Он вздохнул глубоко и осмотрелся, как бы припоминая что-то. Потом убрал с подоконника на стул пару кастрюль, стопку тетрадей и книг и несколько закрытых банок с какими-то соленьями или маринадами. Подоконник очистился для дальнейших действий. Пирошников отодвинул оконные щеколды и раскрыл обе рамы, причем полосы бумаги, которыми были заклеены щели, оторвались с жутким треском. Но молодой человек уже ни на что не обращал внимания. Он поглядел из окна вниз и отшатнулся, но тут же, взяв себя в руки, собрал с пола размотанную веревку, прикрепленную одним концом к радиатору, и сбросил ее вниз. Веревка, виясь, исчезла в холодном провале окна. Посмотрев на улицу еще раз, Пирошников убедился, что конец веревки, хотя и не достиг тротуара, болтается от него метрах в полутора. На улице из прохожих, по счастью, никого не было; не было и милиционера, совершенно ненужного в данный момент нашему герою, поэтому, выругавшись про себя для храбрости, он вспрыгнул на подоконник, затем сел, свесив ноги наружу, крепко схватился за веревку и осторожно спустил свое тело по карнизу в пропасть.
Неудавшийся побег
Споем же гимн безрассудству! Ему, безрассудству действия, сметающему все доводы про и контра ради одной цели, достижимой, как кажется, лишь слепым и дерзким напором, перед которым рушатся (иногда) стены и которое, разумеется, гораздо привлекательнее, чем трезвый и глубокий анализ, приводящий к бесполезной трате времени в тот момент, когда нужно действовать, действовать, действовать!

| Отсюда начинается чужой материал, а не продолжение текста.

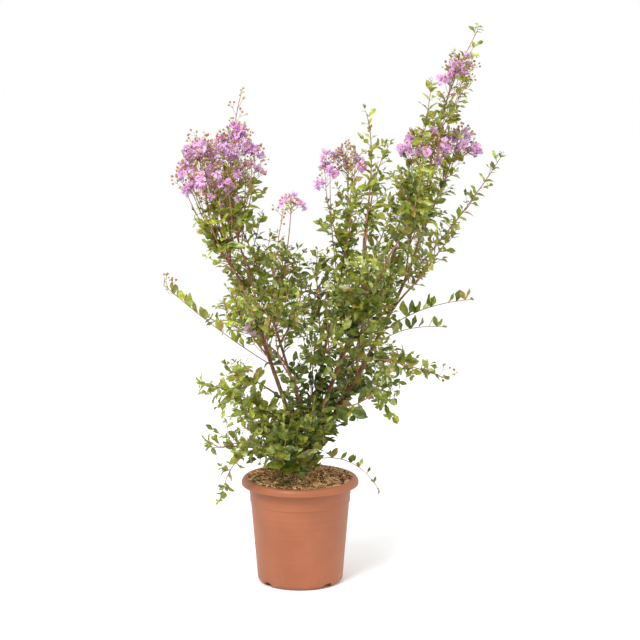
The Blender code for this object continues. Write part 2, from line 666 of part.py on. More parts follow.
class Mass:
    """The shapes of one mass: its stem, then the twigs, leaves and flowers that fit."""

    def __init__(self, name, row, stem, cells):
        self.name = name
        self.cells = cells
        self.chance = random.Random(name)
        self.stem = Shoot(stem.points, stem.radii, stem.seat)
        self.shapes = []
        self.trees = []
        self.add(self.stem.shape)
        bare = row.get("bare", BARE_SHARE)
        flowers_on_tip = "flower_end" not in row and row.get("blooms", 0) + row.get("buds", 0) > 0
        flowery = LEAFLESS_PANICLE * row.get("panicle", PANICLE_LENGTH) / self.stem.length
        leafy_end = 1 - flowery if flowers_on_tip else 1
        for flower in panicle(self.stem, row, self.chance):
            if self.fits(flower[-1], self.stem):
                for shape in flower:
                    self.add(shape)
        for k in range(row["twigs"]):
            share = bare + (TOP_TWIG_SHARE * leafy_end - bare) * (k + 0.3) / row["twigs"]
            self.grow_twig(k, share, row["reach"])
        self.grow_leaves(self.stem, bare, leafy_end, STEM_LEAF_SIZE)

    def add(self, shape):
        self.shapes.append(shape)
        self.trees.append(BVHTree.FromPolygons(*shape))

    def fits(self, shape, shoot):
        """Whether a shape that grows on shoot keeps to this mass's space and crosses none of its shapes."""
        if not self.cells.holds(self.name, shape):
            return False
        tree = BVHTree.FromPolygons(*shape)
        others = zip(self.shapes, self.trees)
        return not any(tree.overlap(other) for made, other in others if made is not shoot.shape)

    def grow_twig(self, number, share, reach):
        length = reach * (1 - TWIG_TAPER * share) * self.chance.uniform(0.85, 1.1)
        for attempt in range(TWIG_SIDES):
            twig = side_twig(self.stem, share, number + attempt, length, self.chance)
            if self.fits(twig.shape, self.stem):
                self.add(twig.shape)
                self.grow_leaves(twig, TWIG_BARE_SHARE, 1, 1 + (TOP_TWIG_LEAF_SIZE - 1) * share)
                return

    def grow_leaves(self, shoot, first, last, size):
        for blade in leaves_on(shoot, first, last, self.chance, size, self.fits):
            self.add(blade)


def fused(name, shapes, finish):
    """One solid from shapes that overlap: a union of the first with a collection of the others."""
    core = solid(name, shapes[0], finish)
    others = bpy.data.collections.new(name + "_shapes")
    bpy.context.scene.collection.children.link(others)
    for number, shape in enumerate(shapes[1:]):
        solid(f"{name}_{number}", shape, finish, others)
    join = core.modifiers.new("join", "BOOLEAN")
    join.operation = "UNION"
    join.operand_type = "COLLECTION"
    join.collection = others
    join.solver = "EXACT"
    bpy.context.view_layer.update()
    whole = bpy.data.meshes.new_from_object(core.evaluated_get(bpy.context.evaluated_depsgraph_get()))
    core.modifiers.clear()
    core.data = whole
    for piece in list(others.objects):
        bpy.data.objects.remove(piece)
    bpy.data.collections.remove(others)
    return core


def main():
    for old in list(bpy.data.objects):
        bpy.data.objects.remove(old)
    finishes = {name: material(name) for name in COLOURS}
    pot(finishes["pot"])
    potting_mix(finishes["potting_mix"])
    limbs = grow_limbs()
    solid("trunk", limbs["trunk"].shape(TRUNK_SIDES), finishes["bark"])
    for name, row in BOUGHS.items():
        sides = BASE_STEM_SIDES if row["parent"] == "trunk" else BOUGH_SIDES
        solid(name, limbs[name].shape(sides), finishes["bark"])
    stems = {}
    for name, row in MASSES.items():
        stems[name] = seated_limb(limbs[row["parent"]], row, STEM_RADIUS, STEM_TIP_RADIUS, STEM_ROWS)
    cells = Cells(stems, limbs)
    count = 0
    for name, row in MASSES.items():
        shapes = Mass(name, row, stems[name], cells).shapes
        count += len(shapes)
        fused(name, shapes, finishes["foliage"])
    print(count, "shapes joined into", len(MASSES), "masses")


main()
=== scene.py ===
import json
import math
import random

import bpy
import numpy as np
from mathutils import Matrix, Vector

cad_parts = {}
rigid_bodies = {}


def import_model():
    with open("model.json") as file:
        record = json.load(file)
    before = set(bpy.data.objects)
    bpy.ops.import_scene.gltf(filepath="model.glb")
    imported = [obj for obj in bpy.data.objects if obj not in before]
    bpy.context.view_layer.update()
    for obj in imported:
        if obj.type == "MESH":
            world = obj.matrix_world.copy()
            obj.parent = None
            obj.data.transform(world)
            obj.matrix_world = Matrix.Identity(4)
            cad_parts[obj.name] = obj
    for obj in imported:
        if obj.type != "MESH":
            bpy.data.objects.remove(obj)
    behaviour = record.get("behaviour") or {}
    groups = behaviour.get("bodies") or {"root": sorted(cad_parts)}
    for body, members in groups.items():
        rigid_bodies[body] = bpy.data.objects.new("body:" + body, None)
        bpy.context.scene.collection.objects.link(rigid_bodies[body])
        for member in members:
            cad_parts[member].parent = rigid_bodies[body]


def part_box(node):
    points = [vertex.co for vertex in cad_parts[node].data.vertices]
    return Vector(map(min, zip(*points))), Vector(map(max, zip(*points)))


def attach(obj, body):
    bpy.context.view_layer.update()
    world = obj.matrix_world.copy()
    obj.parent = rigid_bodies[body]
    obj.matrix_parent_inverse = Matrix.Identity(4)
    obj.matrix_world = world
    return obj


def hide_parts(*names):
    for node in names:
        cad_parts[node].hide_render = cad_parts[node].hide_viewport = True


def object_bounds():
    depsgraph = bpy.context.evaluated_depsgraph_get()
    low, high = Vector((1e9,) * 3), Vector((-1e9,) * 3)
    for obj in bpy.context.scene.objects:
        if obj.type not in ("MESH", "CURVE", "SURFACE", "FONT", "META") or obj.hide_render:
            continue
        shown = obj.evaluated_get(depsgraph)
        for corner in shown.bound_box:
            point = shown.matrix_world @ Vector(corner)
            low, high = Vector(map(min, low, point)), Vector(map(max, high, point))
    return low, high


# A potted crape myrtle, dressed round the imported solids. Metres, +Z up, the middle of the pot's underside
# at the origin. Each mass of foliage grows on from its bough by the rule of the part's source, carried on
# to sprays of leaves of true size.

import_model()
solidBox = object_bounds()
boxLow = np.array(solidBox[0])
boxHigh = np.array(solidBox[1])
skyward = np.array([0.0, 0.0, 1.0])
goldenTurn = math.radians(137.5)
print("frame loaded")


# Camera, floor and light

photoView = dict(place=(0.051, -4.9, 1.48), pitchDown=9.29, lens=110.4, sensor=36)
studio = dict(aim=(0.08, 0, 1.20), spread=75, lampSize=1.3, floorSide=4000, floorColour=(255, 255, 255),
              skyStrength=1.0)
lamps = {"keyLight": ((-1.1, -2.0, 2.9), 24), "fillLight": ((2.2, -2.2, 2.4), 4)}     # place and power


def linear(colour):                       # a colour of 0 to 255 as light, with an alpha of 1
    shares = [part / 255 for part in colour]
    return (*[part / 12.92 if part < 0.04045 else ((part + 0.055) / 1.055) ** 2.4 for part in shares], 1)


def tinted(colour, gain, more=0):         # the same colour, darker or paler
    return [min(255, part * gain + more) for part in colour]


# Shader nodes

class Field:                              # a socket that does sums by adding Math nodes
    def __init__(self, finish, socket):
        self.finish = finish
        self.socket = socket

    def maths(self, operation, first, second):
        return self.finish.node("ShaderNodeMath", {0: first, 1: second}, operation=operation)

    def __add__(self, other):
        return self.maths("ADD", self, other)

    def __rsub__(self, other):
        return self.maths("SUBTRACT", other, self)

    def __mul__(self, other):
        return self.maths("MULTIPLY", self, other)

    __radd__ = __add__
    __rmul__ = __mul__


class Finish:                             # a material, with its numbers on the shader's own sockets
    def __init__(self, name, colour, roughness, others=None):
        self.material = bpy.data.materials.new(name)
        self.material.use_nodes = True
        self.material.diffuse_color = linear(colour)
        self.tree = self.material.node_tree
        self.shader = self.tree.nodes["Principled BSDF"]
        self.give("Base Color", linear(colour))
        self.give("Roughness", roughness)
        for socket, number in (others or {}).items():
            self.give(socket, number)

    def give(self, socket, value):
        self.feed(self.shader.inputs[socket], value)

    def feed(self, socket, value):
        if isinstance(value, Field):
            self.tree.links.new(value.socket, socket)
        else:
            socket.default_value = value

    def node(self, kind, sockets, output=0, **settings):
        made = self.tree.nodes.new(kind)
        for name, value in settings.items():
            setattr(made, name, value)
        for name, value in sockets.items():
            self.feed(made.inputs[name], value)
        return Field(self, made.outputs[output])

    def noise(self, scale, detail=3, stretch=(1, 1, 1)):
        spot = self.node("ShaderNodeTexCoord", {}, "Object")
        place = self.node("ShaderNodeMapping", {"Vector": spot, "Scale": stretch})
        return self.node("ShaderNodeTexNoise", {"Vector": place, "Scale": scale, "Detail": detail})

    def height(self):
        spot = self.node("ShaderNodeTexCoord", {}, "Object")
        return self.node("ShaderNodeSeparateXYZ", {"Vector": spot}, "Z")

    def between(self, value, start, end):             # 0 at start, 1 at end, held outside them
        return self.node("ShaderNodeMapRange", {"Value": value, "From Min": start, "From Max": end},
                         interpolation_type="SMOOTHSTEP")

    def mix(self, share, *colours):                   # colours of 0 to 255, or fields of colour
        first, second = [each if isinstance(each, Field) else linear(each) for each in colours]
        return self.node("ShaderNodeMix", {0: share, 6: first, 7: second}, 2, data_type="RGBA")

    def letThrough(self, share, colour):              # a thin sheet, lit in part from behind
        back = self.node("ShaderNodeBsdfTranslucent", {"Color": linear(colour)})
        front = Field(self, self.shader.outputs[0])
        both = self.node("ShaderNodeMixShader", {0: share, 1: front, 2: back})
        self.feed(self.tree.nodes["Material Output"].inputs["Surface"], both)

    def bump(self, height, strength, distance):
        self.give("Normal", self.node("ShaderNodeBump", {"Height": height, "Strength": strength,
                                                         "Distance": distance}))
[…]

Споем гимн безрассудству поэта, самому безрассудному из всех безрассудств, хотя и самому простительному, когда он, вооруженный лишь душевным смятением и словарем обиходных слов, пытается в ночной тиши выразить невыразимое, забывая даже о том, что это же старались с большей или меньшей степенью безрассудства сделать до него легионы предшественников. Только так! Другого способа нет, и потому поэт — это раб и одновременно восхитительный любовник безрассудства, от которого ему перепадают время от времени минуты пьянящей удачи.
Споем гимн безрассудству ученого, которое вопреки всем здравым смыслам заставляет его ставить опыт, обреченный на провал; ставить его под скептические и соболезнующие вздохи коллег, владеющих стройным аппаратом теорий. Споем гимн безрассудству нелепых путей, без которых не было бы ни эйнштейновской теории относительности, ни квантовых законов (да простит меня неискушенный читатель!).